高屋城山古墳の南側は東高野街道となっている。その東高野街道を南西に進むと国道170線に突き当たる。そこを100mほど北へ行くと西を向いた拝所があります。第27代「安閑天皇古市高屋丘陵」(あんかんてんのうふるちのたかやのおかのみささぎ)に治定されている。
「安閑天皇古市高屋丘陵 継体天皇皇女神前皇女墓」と掲げられている。安閑天皇と継体天皇皇女が合葬されているようだ。第27代安閑天皇(あんかんてんのう)は継体天皇の長子で、66 歳で即位したが、わずか 4 年で崩御した。合葬されている神前(かんさき)皇女は継体天皇の娘で、安閑天皇の異母妹にあたる。

前方部の北角から拝所を撮る。
城山古墳と呼ばれるように、中世には守護大名の畠山氏の居城・高屋城の本丸として利用されていた。当時の平山城としては全国最大規模だったという。そのためか墳丘はかなり改変されているそうです。高屋城は天正3年(1575)、織田信長に攻められ焼き討ちされて滅亡する。この本丸の南に高屋丘陵を利用した二の丸、三の丸があったが、現在は宅地開発で破壊され痕跡は無い。

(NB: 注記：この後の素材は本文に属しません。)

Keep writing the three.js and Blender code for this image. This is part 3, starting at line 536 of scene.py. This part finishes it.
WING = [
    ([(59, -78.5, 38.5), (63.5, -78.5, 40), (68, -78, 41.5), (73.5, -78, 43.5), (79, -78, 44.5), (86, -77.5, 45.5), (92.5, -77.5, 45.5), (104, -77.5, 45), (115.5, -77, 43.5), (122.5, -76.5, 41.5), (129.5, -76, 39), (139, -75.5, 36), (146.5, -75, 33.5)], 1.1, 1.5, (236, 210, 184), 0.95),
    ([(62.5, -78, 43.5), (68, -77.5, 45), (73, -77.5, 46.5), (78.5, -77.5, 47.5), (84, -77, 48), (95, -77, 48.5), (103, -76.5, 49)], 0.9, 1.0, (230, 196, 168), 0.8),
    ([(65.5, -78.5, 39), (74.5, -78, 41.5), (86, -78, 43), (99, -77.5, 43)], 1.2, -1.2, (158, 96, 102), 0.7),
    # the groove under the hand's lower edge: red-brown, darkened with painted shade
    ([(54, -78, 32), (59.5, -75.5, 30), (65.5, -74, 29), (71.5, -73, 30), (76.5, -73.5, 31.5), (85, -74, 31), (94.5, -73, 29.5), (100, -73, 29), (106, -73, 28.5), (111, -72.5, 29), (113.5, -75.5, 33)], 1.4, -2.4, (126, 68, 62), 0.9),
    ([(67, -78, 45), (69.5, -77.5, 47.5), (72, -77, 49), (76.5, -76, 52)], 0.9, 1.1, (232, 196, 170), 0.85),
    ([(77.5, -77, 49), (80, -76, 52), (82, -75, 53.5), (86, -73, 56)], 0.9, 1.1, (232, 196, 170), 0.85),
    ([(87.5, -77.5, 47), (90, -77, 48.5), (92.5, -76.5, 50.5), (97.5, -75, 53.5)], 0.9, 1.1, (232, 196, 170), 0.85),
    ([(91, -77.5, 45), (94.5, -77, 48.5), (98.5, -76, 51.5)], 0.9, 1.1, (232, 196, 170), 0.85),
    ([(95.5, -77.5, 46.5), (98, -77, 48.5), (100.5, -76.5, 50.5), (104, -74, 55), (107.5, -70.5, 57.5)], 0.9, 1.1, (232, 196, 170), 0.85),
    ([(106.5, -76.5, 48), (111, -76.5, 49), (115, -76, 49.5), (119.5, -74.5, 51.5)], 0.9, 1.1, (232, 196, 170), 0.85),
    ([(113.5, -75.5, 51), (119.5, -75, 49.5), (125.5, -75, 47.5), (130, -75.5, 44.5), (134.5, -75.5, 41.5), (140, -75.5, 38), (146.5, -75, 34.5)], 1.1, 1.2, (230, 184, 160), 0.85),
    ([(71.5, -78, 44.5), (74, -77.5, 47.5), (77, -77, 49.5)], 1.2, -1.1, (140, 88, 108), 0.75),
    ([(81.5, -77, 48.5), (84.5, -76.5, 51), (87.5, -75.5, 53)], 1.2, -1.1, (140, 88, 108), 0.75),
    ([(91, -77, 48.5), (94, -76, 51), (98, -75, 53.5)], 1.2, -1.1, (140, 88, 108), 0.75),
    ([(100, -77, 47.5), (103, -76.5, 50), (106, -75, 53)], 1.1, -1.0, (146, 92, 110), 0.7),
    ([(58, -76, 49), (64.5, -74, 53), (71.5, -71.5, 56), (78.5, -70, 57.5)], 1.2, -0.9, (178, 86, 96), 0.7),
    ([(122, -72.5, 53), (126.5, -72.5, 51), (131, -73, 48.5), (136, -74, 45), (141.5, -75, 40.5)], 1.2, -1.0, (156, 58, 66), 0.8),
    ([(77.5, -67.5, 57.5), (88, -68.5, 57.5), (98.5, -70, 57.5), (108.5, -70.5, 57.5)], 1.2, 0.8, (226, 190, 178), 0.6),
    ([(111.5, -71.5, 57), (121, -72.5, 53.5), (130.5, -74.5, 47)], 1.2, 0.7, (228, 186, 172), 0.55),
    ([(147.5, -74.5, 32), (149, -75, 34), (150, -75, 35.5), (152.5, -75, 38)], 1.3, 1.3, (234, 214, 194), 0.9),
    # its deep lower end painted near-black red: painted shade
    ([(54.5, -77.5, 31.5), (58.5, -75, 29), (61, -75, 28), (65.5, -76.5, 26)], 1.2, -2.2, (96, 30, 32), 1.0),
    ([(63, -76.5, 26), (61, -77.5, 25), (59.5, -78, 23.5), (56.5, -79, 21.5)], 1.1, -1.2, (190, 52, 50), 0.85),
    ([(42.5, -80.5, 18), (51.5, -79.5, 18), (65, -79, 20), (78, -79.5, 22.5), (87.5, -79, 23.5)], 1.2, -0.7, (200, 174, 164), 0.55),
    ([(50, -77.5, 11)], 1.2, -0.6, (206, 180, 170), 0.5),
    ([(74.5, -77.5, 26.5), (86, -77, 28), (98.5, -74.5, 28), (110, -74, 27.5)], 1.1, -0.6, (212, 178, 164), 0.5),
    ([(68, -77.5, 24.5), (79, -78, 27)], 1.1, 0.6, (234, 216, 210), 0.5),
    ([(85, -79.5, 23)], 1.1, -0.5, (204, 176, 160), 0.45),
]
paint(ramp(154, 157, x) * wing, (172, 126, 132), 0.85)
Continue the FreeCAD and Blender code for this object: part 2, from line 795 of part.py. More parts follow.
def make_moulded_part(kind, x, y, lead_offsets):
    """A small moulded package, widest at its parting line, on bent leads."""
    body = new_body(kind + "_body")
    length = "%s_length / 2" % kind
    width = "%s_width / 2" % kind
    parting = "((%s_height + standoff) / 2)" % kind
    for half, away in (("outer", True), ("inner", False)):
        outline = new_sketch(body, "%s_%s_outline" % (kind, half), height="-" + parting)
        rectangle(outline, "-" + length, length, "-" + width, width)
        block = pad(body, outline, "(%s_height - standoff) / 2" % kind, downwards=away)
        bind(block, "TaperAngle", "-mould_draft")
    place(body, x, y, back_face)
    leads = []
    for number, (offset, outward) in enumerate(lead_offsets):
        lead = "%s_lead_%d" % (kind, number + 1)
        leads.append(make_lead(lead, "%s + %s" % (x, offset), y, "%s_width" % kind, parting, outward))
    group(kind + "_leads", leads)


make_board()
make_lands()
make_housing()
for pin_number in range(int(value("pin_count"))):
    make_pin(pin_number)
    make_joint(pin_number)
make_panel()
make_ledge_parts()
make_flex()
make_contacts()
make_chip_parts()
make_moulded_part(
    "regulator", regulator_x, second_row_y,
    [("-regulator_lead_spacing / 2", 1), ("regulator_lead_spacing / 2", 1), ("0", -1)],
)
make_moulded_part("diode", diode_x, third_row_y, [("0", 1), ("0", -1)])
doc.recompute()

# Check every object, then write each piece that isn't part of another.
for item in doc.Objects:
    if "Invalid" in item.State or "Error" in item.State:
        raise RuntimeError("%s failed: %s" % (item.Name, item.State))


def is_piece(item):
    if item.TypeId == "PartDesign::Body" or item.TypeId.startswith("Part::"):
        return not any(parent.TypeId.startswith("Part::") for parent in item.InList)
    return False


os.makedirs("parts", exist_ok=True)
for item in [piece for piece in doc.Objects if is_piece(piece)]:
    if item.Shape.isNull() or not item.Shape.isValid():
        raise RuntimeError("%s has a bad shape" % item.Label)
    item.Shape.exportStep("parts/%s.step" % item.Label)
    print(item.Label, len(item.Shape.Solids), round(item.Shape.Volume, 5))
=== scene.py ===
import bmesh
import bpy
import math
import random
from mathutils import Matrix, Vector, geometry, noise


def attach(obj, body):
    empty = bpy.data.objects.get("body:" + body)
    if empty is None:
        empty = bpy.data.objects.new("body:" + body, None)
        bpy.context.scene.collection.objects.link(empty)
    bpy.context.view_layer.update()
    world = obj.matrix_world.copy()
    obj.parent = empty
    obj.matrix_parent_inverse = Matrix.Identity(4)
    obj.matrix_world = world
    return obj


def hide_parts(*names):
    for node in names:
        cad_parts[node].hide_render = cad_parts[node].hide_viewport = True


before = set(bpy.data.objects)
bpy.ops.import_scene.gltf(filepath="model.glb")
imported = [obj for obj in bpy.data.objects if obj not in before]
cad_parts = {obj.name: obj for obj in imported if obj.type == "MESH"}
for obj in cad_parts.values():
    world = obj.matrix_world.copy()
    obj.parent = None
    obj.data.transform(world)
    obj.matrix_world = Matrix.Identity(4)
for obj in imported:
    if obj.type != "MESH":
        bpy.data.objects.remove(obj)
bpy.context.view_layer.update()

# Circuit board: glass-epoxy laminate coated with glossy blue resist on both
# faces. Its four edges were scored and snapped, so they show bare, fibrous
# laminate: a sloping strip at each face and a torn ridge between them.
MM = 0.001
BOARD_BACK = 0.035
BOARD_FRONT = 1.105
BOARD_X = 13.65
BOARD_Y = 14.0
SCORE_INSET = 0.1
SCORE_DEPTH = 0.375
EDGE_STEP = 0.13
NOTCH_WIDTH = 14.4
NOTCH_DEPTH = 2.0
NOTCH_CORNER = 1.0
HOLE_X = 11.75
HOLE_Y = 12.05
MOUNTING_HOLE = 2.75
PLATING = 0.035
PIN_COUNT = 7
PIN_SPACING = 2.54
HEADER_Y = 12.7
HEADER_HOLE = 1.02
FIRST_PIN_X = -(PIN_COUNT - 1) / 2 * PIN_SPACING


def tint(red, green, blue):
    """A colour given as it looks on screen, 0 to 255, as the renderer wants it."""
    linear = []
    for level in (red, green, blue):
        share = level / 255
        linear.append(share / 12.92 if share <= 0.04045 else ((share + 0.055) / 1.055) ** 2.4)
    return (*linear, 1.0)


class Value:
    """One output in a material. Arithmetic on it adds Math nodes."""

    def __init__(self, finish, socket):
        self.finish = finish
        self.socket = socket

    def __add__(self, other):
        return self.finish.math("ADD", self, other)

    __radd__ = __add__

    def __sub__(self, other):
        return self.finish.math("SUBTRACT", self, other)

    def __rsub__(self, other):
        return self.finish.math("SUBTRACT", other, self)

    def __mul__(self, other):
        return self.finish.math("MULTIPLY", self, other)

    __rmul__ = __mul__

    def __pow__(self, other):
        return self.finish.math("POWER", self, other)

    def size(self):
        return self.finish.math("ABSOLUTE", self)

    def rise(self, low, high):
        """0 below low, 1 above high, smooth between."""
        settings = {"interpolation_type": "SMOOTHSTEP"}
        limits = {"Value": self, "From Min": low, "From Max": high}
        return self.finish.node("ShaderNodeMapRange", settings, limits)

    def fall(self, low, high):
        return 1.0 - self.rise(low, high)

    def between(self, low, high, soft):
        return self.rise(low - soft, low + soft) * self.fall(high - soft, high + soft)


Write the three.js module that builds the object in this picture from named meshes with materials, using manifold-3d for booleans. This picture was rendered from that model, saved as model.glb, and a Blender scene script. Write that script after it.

高屋城山古墳から国道170線を200mほど南下すると左手に「安閑天皇皇后春日山田皇女御陵」の石柱が建っている。目立たないので見逃しやすい。細い路地を入っていく。貧弱な参道なのは皇女なのだからでしょうか。

古墳名は「高屋八幡山古墳」(たかやはちまんやま)。現状は一辺40m位の方墳に見えるが、住宅建設などの事前発掘調査で、墳丘長85m、幅10mの盾形の周掘をもつ前方後円墳であることがわかった。北側の後円部は住宅になってしまって残っていない。残された前方部の一部だけが宮内庁によって仁賢天皇皇女の「春日山田皇女古市高屋陵」(かすがのやまだのひめみこのふるちのたかやのみささぎ)に治定されている。日本書紀には、春日山田皇女は安閑天皇の御陵に合葬されたとなっているのだが・・・?。
ここの鳥居はコンクリのようです。